Whereas the original Ghost in the Shell was far enough ahead of its time in terms of probing the concepts of transhumanism and emerging A.I. that it couldn’t always grasp the implications, the remake is so behind the times that it misses the point entirely. The future is now and the post-self age is brewing, yet this Ghost in the Shell is content to be Jason Bourne Goes Cyberpunk and find nifty ways to imitate the look and feel of the original. It ponders few questions, and gives fewer answers.

In the end, Ghost in the Shell‘s reason for being boils down to that of an excuse to lift the best set pieces and design elements from the original and film them as live action drenched in digital effects. They have little context by that point, and are unlikely to resonate with newcomers.

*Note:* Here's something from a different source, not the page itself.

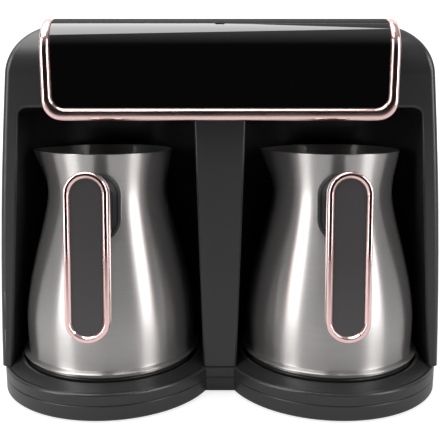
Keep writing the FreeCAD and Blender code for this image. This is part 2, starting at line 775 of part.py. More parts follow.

The cast largely handles themselves well, though so little detail is given to the supporting characters that they are largely cut-and-paste entities. Johansson proves to be capable of carrying the whole thing herself, though the Major isn’t allowed to expand emotionally until late in the game. Much has been made about her being cast in a role largely seen as Asian; the irony is that when the details of her past are revealed, it puts a hug spin on the aspects of social erasure and cultural appropriation. At that point, the movie becomes more relevant than intended; too bad that it’s too oblivious to do anything about.